The U.S. earlier also blocked a statement by the United Nations Security Council that called for an end to “the crisis related to Gaza” and for the protection of civilians.
Israeli Defense Minister Benny Gantz thanked the Biden administration “for rightly preventing the unjust U.N. Security Council statement criticizing Israel’s actions in Gaza.”
The U.S. gives Israel $3.8 billion a year in military aid, equivalent to 20 percent of Israel’s defense budget and nearly three-fifths of U.S. foreign military financing globally.
Long-running tensions reignited last week after Israeli police raided Jerusalem’s Al-Aqsa Mosque compound while Palestinian worshippers were praying there during Ramadan, the Muslim holy month. Hamas responded by firing rockets into Israel, which has replied with its own bombing campaign.

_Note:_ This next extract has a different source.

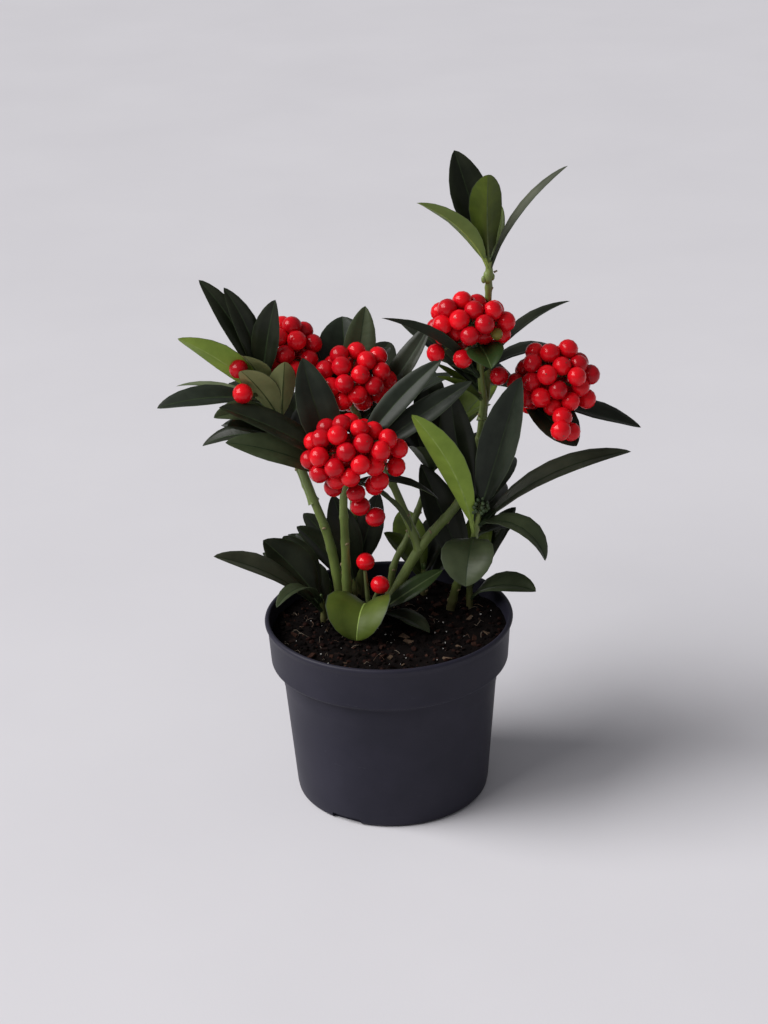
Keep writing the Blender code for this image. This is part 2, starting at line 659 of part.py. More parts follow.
def make_shoot(name, path, plan, collection, finishes):
    """One mass: its stem, with the leaves' roots and the berries' stalks sunk in it, fused into one solid."""
    pieces = new_collection(name + "_pieces")
    stem = tube(name, path, TWIG_RADIUS, TWIG_RADIUS * 0.7, 1, collection, finishes["twig"])
    for index, (leaf, root) in enumerate(plan["leaves"]):
        mesh_object(f"{name}_leaf_{index}", leaf_solid(leaf, root), pieces, finishes["leaf"])
    for truss in SHOOTS[name].trusses:
        mesh_object(f"{name}_rachis", twig_solid(*rachis(path, truss), RACHIS_RADIUS, 4), pieces,
                    finishes["twig"])
    for index, (site, seed, truss) in enumerate(plan["berries"]):
        mesh_object(f"{name}_berry_{index}", berry_solid(site, seed), pieces, finishes["berry"])
        mesh_object(f"{name}_stalk_{index}", twig_solid(*berry_stalk(site, seed, path, truss), STALK_RADIUS),
                    pieces, finishes["twig"])
    faces, dropped = fuse(stem, pieces)
    print(f"{name}: {len(plan['leaves'])} leaves, {len(plan['berries'])} berries, {faces} triangles, "
          f"{dropped} shells dropped")
    return stem


def main():
    clear_scene()
    plant = new_collection("potted_skimmia")
    cutters = new_collection("cutters", helper=True)
    notches = new_collection("notch_cutters", helper=True)
    finishes = {
        "pot": material("pot_plastic", (0.045, 0.048, 0.066), 0.55),
        "compost": material("compost", (0.018, 0.011, 0.008), 0.95),
        "bark": material("green_bark", (0.16, 0.22, 0.07), 0.6),
        "twig": material("green_twig", (0.16, 0.24, 0.06), 0.55),
        "leaf": material("leaf", (0.022, 0.055, 0.02), 0.35),
        "berry": material("berry", (0.75, 0.01, 0.012), 0.3),
    }
    make_pot(plant, notches, finishes["pot"])
    make_compost(plant, finishes["compost"])
    for name, limb in LIMBS.items():
        make_limb(name, limb, plant, cutters, finishes["bark"])
    paths, plan = plan_shoots()
    for name in SHOOTS:
        make_shoot(name, paths[name], plan[name], plant, finishes)


main()
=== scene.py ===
# %% [markdown]
# # Dressing a potted skimmia
#
# A skimmia is a small evergreen shrub. This one stands in a nursery pot: a few green stems rise from dark
# compost, and each carries whorls of leathery leaves round a truss of red berries. The solid model gives
# every limb its place. This lesson grows the fine leaves, berries, bark, soil and plastic over those solids.
#
# The frame comes first, because every new piece is placed by it. Its box is kept, to compare at the end.

import json
import math
import random
from collections import namedtuple

import bmesh
import bpy
from mathutils import Matrix, Vector, noise
from mathutils.bvhtree import BVHTree

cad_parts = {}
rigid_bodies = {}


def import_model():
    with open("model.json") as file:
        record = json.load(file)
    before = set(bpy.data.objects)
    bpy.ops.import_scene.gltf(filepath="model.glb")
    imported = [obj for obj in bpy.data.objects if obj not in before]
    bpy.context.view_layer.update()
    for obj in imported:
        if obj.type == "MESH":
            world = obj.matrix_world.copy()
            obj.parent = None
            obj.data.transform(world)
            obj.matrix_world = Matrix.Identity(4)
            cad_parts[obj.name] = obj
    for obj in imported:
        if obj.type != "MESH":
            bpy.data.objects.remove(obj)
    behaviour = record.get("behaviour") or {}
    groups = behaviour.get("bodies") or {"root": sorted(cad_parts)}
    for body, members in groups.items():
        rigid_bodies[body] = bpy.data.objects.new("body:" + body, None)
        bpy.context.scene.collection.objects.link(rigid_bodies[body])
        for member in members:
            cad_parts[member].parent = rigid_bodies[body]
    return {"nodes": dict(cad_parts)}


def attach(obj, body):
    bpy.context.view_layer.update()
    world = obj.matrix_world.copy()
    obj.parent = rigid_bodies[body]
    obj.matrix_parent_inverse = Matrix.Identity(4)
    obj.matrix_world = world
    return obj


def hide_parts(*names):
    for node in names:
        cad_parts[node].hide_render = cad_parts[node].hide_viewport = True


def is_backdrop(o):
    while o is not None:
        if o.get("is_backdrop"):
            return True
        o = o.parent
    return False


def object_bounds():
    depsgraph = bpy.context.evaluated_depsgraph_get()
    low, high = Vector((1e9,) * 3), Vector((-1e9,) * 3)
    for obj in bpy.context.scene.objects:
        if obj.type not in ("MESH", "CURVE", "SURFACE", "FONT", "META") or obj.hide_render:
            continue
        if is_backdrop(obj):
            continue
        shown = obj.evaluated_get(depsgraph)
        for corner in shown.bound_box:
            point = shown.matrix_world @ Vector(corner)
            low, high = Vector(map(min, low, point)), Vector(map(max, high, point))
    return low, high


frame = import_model()
solid_low, solid_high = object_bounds()
MM = 0.001
print(f"{len(frame['nodes'])} solids, {(solid_high - solid_low).z / MM:.0f} mm tall")

# %% [markdown]
# ## The view
#
# The camera looks down on the plant from above its top, so the rim, the collar and the foot of the pot show
# as ellipses. It is placed by numbers that were worked out from them: its height and distance, its downward
# pitch and a small roll. The lens is a length in pixels turned into millimetres of a 36 mm sensor.

# %% Camera
FOCAL_PIXELS = 2333.97
IMAGE_HEIGHT = 1024
SENSOR = 36.0
CAMERA_PLACE = Vector((-0.00087, -0.96093, 0.56427))
PITCH, ROLL = 0.41736, 0.02809  # radians


def show(name, data):
    """A new object in the scene."""
    made = bpy.data.objects.new(name, data)
    bpy.context.scene.collection.objects.link(made)
    return made


lens = bpy.data.cameras.new("view")
lens.sensor_fit = "VERTICAL"
lens.sensor_height = SENSOR
lens.lens = FOCAL_PIXELS * SENSOR / IMAGE_HEIGHT
camera = show("view", lens)
camera.matrix_world = (
    Matrix.Translation(CAMERA_PLACE)
    @ Matrix.Rotation(math.pi / 2 - PITCH, 4, "X")
    @ Matrix.Rotation(-ROLL, 4, "Z")
)
bpy.context.scene.camera = camera
print(f"a {lens.lens:.0f} mm lens, {CAMERA_PLACE.length:.2f} m from the pot")

# %% [markdown]
# ## Light and floor
#
# Glossy leaves and berries show their shape by what they mirror, so the light has to be large and soft. A
# sun with a very wide disc stands high on the left, a small window-like panel adds a highlight in front of
# it, and a pale grey sky fills the shadows. The floor is one plain pale plane past the edges of the view.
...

Netanyahu told Israelis on Sunday that they should be ready for an extended military campaign.
The Israeli military says it tries to minimize civilian injuries and deaths, and accuses Hamas of using people as human shields.
But people in Gaza are scared.
Amani al Shawarbgee, 43, a teacher in Gaza, said in an interview Monday that she was forced to leave to find shelter elsewhere when a bomb exploded by her house.
“We left because our windows [were] broken and fire entered our house,” she said.
Shawarbgee said the hopelessness of life in Gaza makes her students angry and despondent.
When she encourages them to learn, she said they tell her, “Learn to be what? If we die, there is no need for our education.”
“They feel there is no future,” she added.
The Norwegian Refugee Council said Tuesday that 11 of the children killed by Israeli airstrikes in Gaza over the last week were participating in its psychosocial program aimed at helping them deal with trauma.
All of the children, between 5 and 15 years old, were killed in their homes in densely populated areas, the humanitarian group added.
On Tuesday, Palestinians in Israel, Jerusalem and the West Bank observed a general strike to protest what activists and human rights groups say is a system of apartheid, of which the latest Gaza conflict is only one manifestation.
Lema Nazeeh, 32, one of the organizers of the general strike in Ramallah, said the events in Gaza were uniting all Palestinians against an “apartheid colonial regime.”
Israel rejects that characterization and accuses Hamas of inciting violence across the region.
“Unity can make us stronger,” Nazeeh added. “We all feel actually our freedom is very near and very close.”
Alexander Smith, Saphora Smith and Adela Suliman reported from London, and Paul Goldman and Lawahez Jabari reported from Tel Aviv. The Associated Press contributed to this report.